EOL 3: Music, Myth, and History (Bohlman)

 

7. Return to Modernity's Contested Borders

Diaspora in Jewish history was always associated with return, or at least with the possibility of reaching the promised land. Return is no less a factor in the history of diaspora that grows from European modernity. Indeed, it is the possibility of return--return to history--that makes our consideration of diaspora in relation to modernity and the New Europe especially relevant. The New Europe, I wish to suggest, has formed from the Old Europe because of the return to the beginnings. Diasporic history has shifted back toward Europe and the Mediterranean, and music provides us with a means of recognizing its path and interpreting whether or how it might lead to the elusive promised land.

The political problem that emerges is how to identify and differentiate the proccesses of returning and reconstructing the New Europe. The musical problem--that is, the ethnomusicological problem that emerges--is how to identify the borders of Europe's new musical landscapes. For many historians and ethnomusicologists, the return to Eastern Europe has been an "exit into history," to borrow the title of a marvelously sensitive book by Eva Hoffman (1993). The historical journey to Eastern Europe takes on a sacred character as one moves along the rivers and pilgrimage routes that defined the beginnings of Eastern European culture. What becomes clear to us as we witness the return to musical nationalisms, landscapes, and sacred sites in the New Europe is that music does narrate histories. Music does point the way toward origins and beginnings. Music also complicates the journey itself, because its symbols are multivalent. Its messages require constant clarification, and the process of returning turns back on itself, with the ultimate clarification for many in the sacred character that motivates the journey back to Europe from the diaspora.

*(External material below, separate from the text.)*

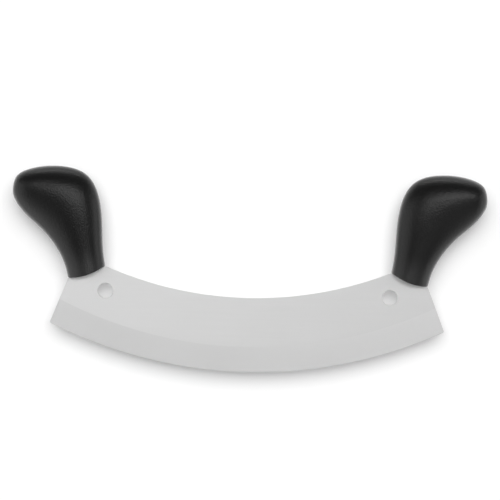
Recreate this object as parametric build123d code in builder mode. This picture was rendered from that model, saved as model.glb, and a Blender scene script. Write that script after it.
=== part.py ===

The return to and within European diaspora also has distinctively sacred forms. One of the most striking of these is evident in the revival of pilgrimage in the 1990s (see Bohlman 1996). During the past decade or so, but especially since the political transformation of Eastern Europe in 1989-90, pilgrims have flooded the traditional routes to sites of miracles and healing. Well over 100 million Europeans go on pilgrimages of one kind or another each year in the 1990s. Pilgrimage brings new voices of musical narration and new journeys to European music history. Symbolically, pilgrims return to the beginnings, to the places where Christianity took shape in the Eastern Mediterranean or Rome, or to the very origins of faith itself, in the mountains of Central Europe or in the shrines of Eastern Europe. The diaspora turns in on Europe, arriving again at these beginnings, creating new musics for the mapping of musical experiences of the pilgrims who cross the borders of the New Europe and form new communities from the music that brings them to the shores of the promised land.